# Looking for a 91-94 GA16DE motor



## WaLdo98 (Apr 30, 2002)

Hey guys...my engine has a lot of problems at the moment, so I'm kinda looking for a used 91-94 GA16DE motor with low miles on it (under 90,000 would be ideal/good). If anyone knows a place where there is a working/reliable GA16DE motor, please let me know. I also need a reliable place that can do the swap as well for a reasonable price. Thanks in advance.


----------



## Nostrodomas (Jun 15, 2002)

As for the engine you might want to check out Nissan only Wreckers. Here is a link Nissan Only Wreckers 
They are located in Rancho Cordova, CA.


----------



## sentra94xe (May 6, 2002)

Not sure what they have in stock, but I just recently ordered a used flexplate from AutoGator in Sacramento. Good price, good service, quick shipping. Check out their site (www.autogator.com) or www.car-part.com , where their parts are listed. Good luck.


----------



## javierb14 (Jul 9, 2002)

AZ used parts
www.aara.com


----------



## WaLdo98 (Apr 30, 2002)

Thanks for the suggestions guys, but I'm more looking into locating an engine that is in southern california, to save costs on shipping. Anyways, I made a post about my recent engine problems in the GA16DE section of the forums, if you guys want to check it out for yourselves.


----------



## WaLdo98 (Apr 30, 2002)

ok....does anybody know a good place to that will do an SR20DE swap in southern california??? I am interested in picking up a 95 200sx SE-R for about $1500 (the one in the classified section), but I'm still trying to figure out the costs and all that other stuff. I dunno...I'm still thinking about and so far...it sounds like a good deal IMO. If you guys can give me some feedback, that would be great.


----------



## NismoXR (May 1, 2002)

walter getting a sr20!! nice! I hope u can get it. best of luck


----------



## Guest (Dec 30, 2002)

I can get you an SR20DE for 400.00, and the GA16DE for 450.00.

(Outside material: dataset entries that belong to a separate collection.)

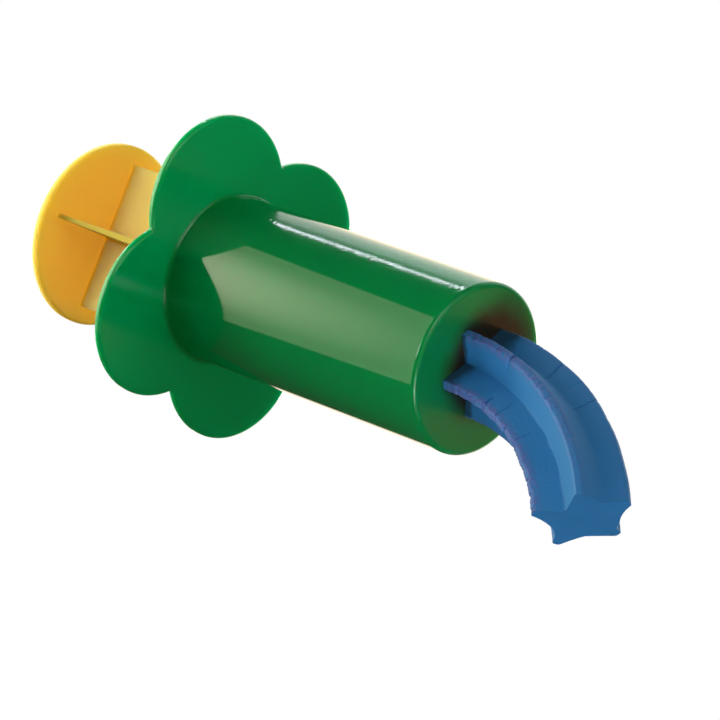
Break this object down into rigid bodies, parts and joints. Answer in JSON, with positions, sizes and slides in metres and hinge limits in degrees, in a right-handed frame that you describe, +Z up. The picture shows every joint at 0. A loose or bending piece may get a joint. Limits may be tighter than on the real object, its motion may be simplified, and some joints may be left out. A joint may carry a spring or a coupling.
{
  "type": "modelling clay extruder",
  "caption": "Hand-pushed clay extruder: flanged barrel with a star-shaped nozzle hole, a ribbed thumb plunger and the clay it presses out.",
  "frame": {"origin": "on the barrel's axis, halfway between the flange's front face and the nozzle's face, in the middle of the grip", "axes": "+X along the barrel towards the nozzle, +Z up as the tool is held level, so that the pressed-out clay bends down in the XZ plane"},
  "size_m": [0.1816, 0.0724, 0.0724],
  "materials": {
    "green_plastic": "glossy injection-moulded polystyrene, green",
    "yellow_plastic": "satin injection-moulded polypropylene, yellow",
    "blue_clay": "matte blue modelling clay with torn ridges"
  },
  "bodies": {
    "barrel": {"barrel": "green_plastic", "clay_charge": "blue_clay", "clay_strand": "blue_clay"},
    "plunger": {"plunger": "yellow_plastic"}
  },
  "joints": [
    {"name": "plunger_slide", "type": "slide", "parent": "barrel", "child": "plunger", "axis": [1, 0, 0], "range_m": [-0.036, 0.0396], "deforming": ["clay_charge"]}
  ]
}
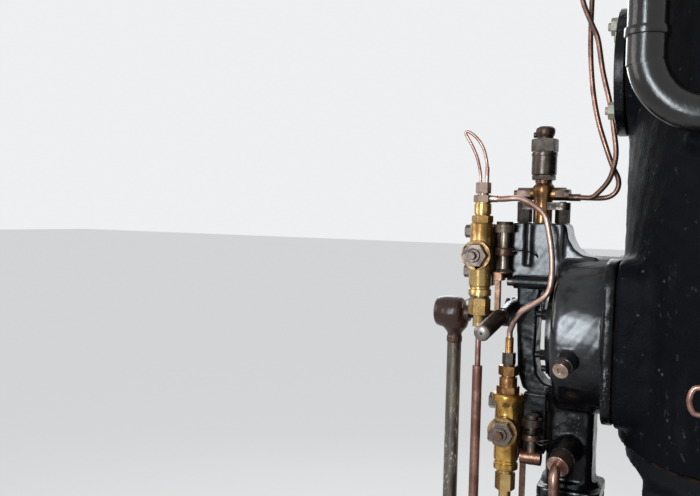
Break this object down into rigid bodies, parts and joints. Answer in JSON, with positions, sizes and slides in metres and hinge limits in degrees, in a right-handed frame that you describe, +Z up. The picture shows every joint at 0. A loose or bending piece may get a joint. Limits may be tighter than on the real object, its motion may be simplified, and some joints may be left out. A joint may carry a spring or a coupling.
{
  "type": "vertical stationary oil engine cylinder unit",
  "caption": "Vertical stationary oil engine: cylinder with a black valve chest, a fuel valve with thin copper pipes and brass plunger pumps worked by a rod and hand lever.",
  "frame": {"origin": "on the floor under the axis of the main cylinder", "axes": "+Z up along the cylinder, +X from the valve chest towards the cylinder, +Y away from the front"},
  "size_m": [1.2, 0.84, 2.32],
  "materials": {
    "black_paint": "glossy black paint, lumpy and dirty",
    "charcoal_paint": "dull charcoal paint with pale specks",
    "frame_paint": "dull dark paint",
    "polished_dark": "dark polished pipe",
    "brass": "yellow brass with brown patina",
    "dark_brass": "darker oily brass",
    "bronze": "brown bronze",
    "steel": "brown-grey steel",
    "gland_steel": "worn steel on brass rings",
    "spindle_steel": "greenish grey steel",
    "worn_rod": "steel with worn gold paint",
    "brown_iron": "glossy brown",
    "copper": "dull pink copper",
    "drain_copper": "brown copper alloy",
    "cream_bolt": "worn cream paint"
  },
  "bodies": {
    "engine": {"bedplate": "frame_paint", "frame_trunk": "frame_paint", "front_door": "frame_paint", "back_door": "frame_paint", "cylinder_jacket": "charcoal_paint", "cylinder_head": "charcoal_paint", "head_nuts": "steel", "side_cover": "charcoal_paint", "side_cover_bolts": "cream_bolt", "valve_chest": "black_paint", "chest_end_cover": "black_paint", "chest_pedestal": "black_paint", "fuel_valve_neck": "bronze", "fuel_valve_body": "steel", "valve_clamp": "black_paint", "right_union": "steel", "left_union": "steel", "blast_pipes": "copper", "pump_brackets": "black_paint", "upper_pump_body": "brass", "lower_pump_body": "dark_brass", "delivery_fittings": "brass", "delivery_nuts": "steel", "upper_gland": "gland_steel", "lower_gland": "gland_steel", "suction_fittings": "brass", "suction_pipes": "copper", "filter_box": "steel", "hairpin_pipe": "copper", "transfer_pipe": "copper", "rod_guide": "black_paint", "rocker_bracket": "black_paint", "regulator_bar": "black_paint", "test_plug": "brass", "drain_union": "drain_copper", "drain_pipe": "copper", "water_pipe": "polished_dark", "oil_loop": "copper"},
    "drive_gear": {"drive_rod": "worn_rod", "rod_eye": "brown_iron", "cross_arm": "black_paint", "lower_plunger": "spindle_steel"},
    "rocker": {"rocker_arm": "black_paint", "hand_lever": "steel"},
    "plunger": {"upper_plunger": "spindle_steel"}
  },
  "joints": [
    {"name": "drive_rod_lift", "type": "slide", "parent": "engine", "child": "drive_gear", "axis": [0, 0, 1], "range_m": [0, 0.016]},
    {"name": "rocker_turn", "type": "hinge", "parent": "engine", "child": "rocker", "pos_m": [-0.527, 0.075, 1.278], "axis": [-1, 0, 0], "range_deg": [0, 8.35]},
    {"name": "plunger_lift", "type": "slide", "parent": "engine", "child": "plunger", "axis": [0, 0, 1], "range_m": [0, 0.02265]}
  ],
  "couplings": [
    {"joint": "rocker_turn", "follows": "drive_rod_lift", "rad_per_m": 9.0909},
    {"joint": "plunger_lift", "follows": "drive_rod_lift", "ratio": 1.409}
  ]
}
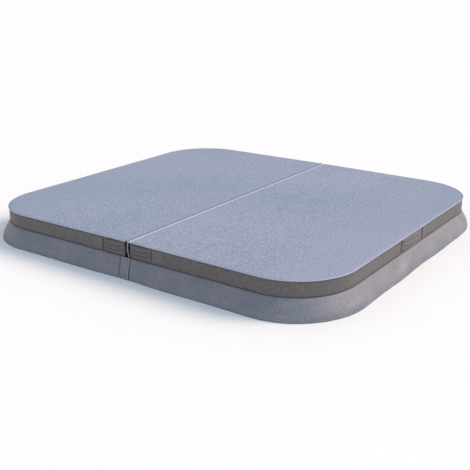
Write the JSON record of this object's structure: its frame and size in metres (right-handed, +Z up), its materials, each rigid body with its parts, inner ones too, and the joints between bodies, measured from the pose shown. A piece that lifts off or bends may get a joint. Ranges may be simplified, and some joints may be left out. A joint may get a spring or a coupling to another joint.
{
  "type": "folding spa cover",
  "caption": "Rectangular hot tub cover with rounded corners: foam panels in a vinyl jacket that fold over a sewn hinge, with a hanging skirt and strap handles.",
  "frame": {"origin": "centre of the cover's outline, at the level of the skirt's hem, on which it stands", "axes": "+X along the long side from the left half to the right half, +Y from front to rear along the fold, +Z up"},
  "size_m": [2.086, 1.886, 0.1768],
  "materials": {
    "top_vinyl": "satin",
    "skirt_vinyl": "satin",
    "band_vinyl": "satin",
    "patch_vinyl": "satin",
    "fold_wall_vinyl": "matte",
    "seal_vinyl": "satin",
    "piping": "satin",
    "foam": "matte",
    "vapour_film": "gloss",
    "galvanised_steel": "satin",
    "webbing": "matte",
    "liner": "matte",
    "eyelet_brass": "satin",
    "zip_tape": "matte",
    "zip_chain": "satin",
    "zip_metal": "satin"
  },
  "bodies": {
    "left_half": {"drain_eyelets_left": "eyelet_brass", "foam_core_left": "foam", "fold_wall_left": "fold_wall_vinyl", "front_handle_left": "band_vinyl", "handle_patches_left": "patch_vinyl", "hinge_backing_left": "webbing", "rear_handle_left": "band_vinyl", "rim_piping_left": "piping", "side_band_left": "band_vinyl", "side_handle_left": "band_vinyl", "skirt_corner_front_left": "skirt_vinyl", "skirt_corner_rear_left": "skirt_vinyl", "skirt_front_left": "skirt_vinyl", "skirt_rear_left": "skirt_vinyl", "skirt_side_left": "skirt_vinyl", "stiffener_channel_left": "galvanised_steel", "top_skin_left": "top_vinyl", "underside_liner_left": "liner", "vapour_wrap_left": "vapour_film", "zip_chain_left": "zip_chain", "zip_tape_left": "zip_tape", "front_gap_flap": "skirt_vinyl", "rear_gap_flap": "skirt_vinyl", "hinge_welt": "piping", "steam_seal": "seal_vinyl"},
    "right_half": {"drain_eyelets_right": "eyelet_brass", "foam_core_right": "foam", "fold_wall_right": "fold_wall_vinyl", "front_handle_right": "band_vinyl", "handle_patches_right": "patch_vinyl", "hinge_backing_right": "webbing", "rear_handle_right": "band_vinyl", "rim_piping_right": "piping", "side_band_right": "band_vinyl", "side_handle_right": "band_vinyl", "skirt_corner_front_right": "skirt_vinyl", "skirt_corner_rear_right": "skirt_vinyl", "skirt_front_right": "skirt_vinyl", "skirt_rear_right": "skirt_vinyl", "skirt_side_right": "skirt_vinyl", "stiffener_channel_right": "galvanised_steel", "top_skin_right": "top_vinyl", "underside_liner_right": "liner", "vapour_wrap_right": "vapour_film", "zip_chain_right": "zip_chain", "zip_tape_right": "zip_tape"},
    "left_zip_slider": {"zip_slider_left": "zip_metal"},
    "left_zip_pull": {"zip_pull_left": "zip_metal"},
    "right_zip_slider": {"zip_slider_right": "zip_metal"},
    "right_zip_pull": {"zip_pull_right": "zip_metal"}
  },
  "joints": [
    {"name": "fold_hinge", "type": "hinge", "parent": "left_half", "child": "right_half", "pos_m": [0, 0, 0.1743], "axis": [0, -1, 0], "range_deg": [0, 180]},
    {"name": "left_zip_slide", "type": "slide", "parent": "left_half", "child": "left_zip_slider", "axis": [0, 1, 0], "range_m": [0, 1.516]},
    {"name": "left_pull_swing", "type": "hinge", "parent": "left_zip_slider", "child": "left_zip_pull", "pos_m": [-0.0355, -0.758, 0.088], "axis": [1, 0, 0], "range_deg": [-80, 80]},
    {"name": "right_zip_slide", "type": "slide", "parent": "right_half", "child": "right_zip_slider", "axis": [0, 1, 0], "range_m": [0, 1.516]},
    {"name": "right_pull_swing", "type": "hinge", "parent": "right_zip_slider", "child": "right_zip_pull", "pos_m": [0.0355, -0.758, 0.088], "axis": [1, 0, 0], "range_deg": [-80, 80]}
  ]
}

Give me a call if you are interested.

-Brandon 909-884-4084


----------



## WaLdo98 (Apr 30, 2002)

sadly to say...due to mainly financial reasons and other factors...no sr20 powered B14 for me. I guess I'm stuck at getting another ga16, which ain't that bad cuz it should have less miles than my ga16.

PS....I got pulled over earlier today for having a modified exhaust on my car, but I have the HKS cat-back and it was my WeaponR intake that was making most of the noise when I WOTed it in front of a hiding cop out of frustration at something....sorry....just had to vent out a bit.


----------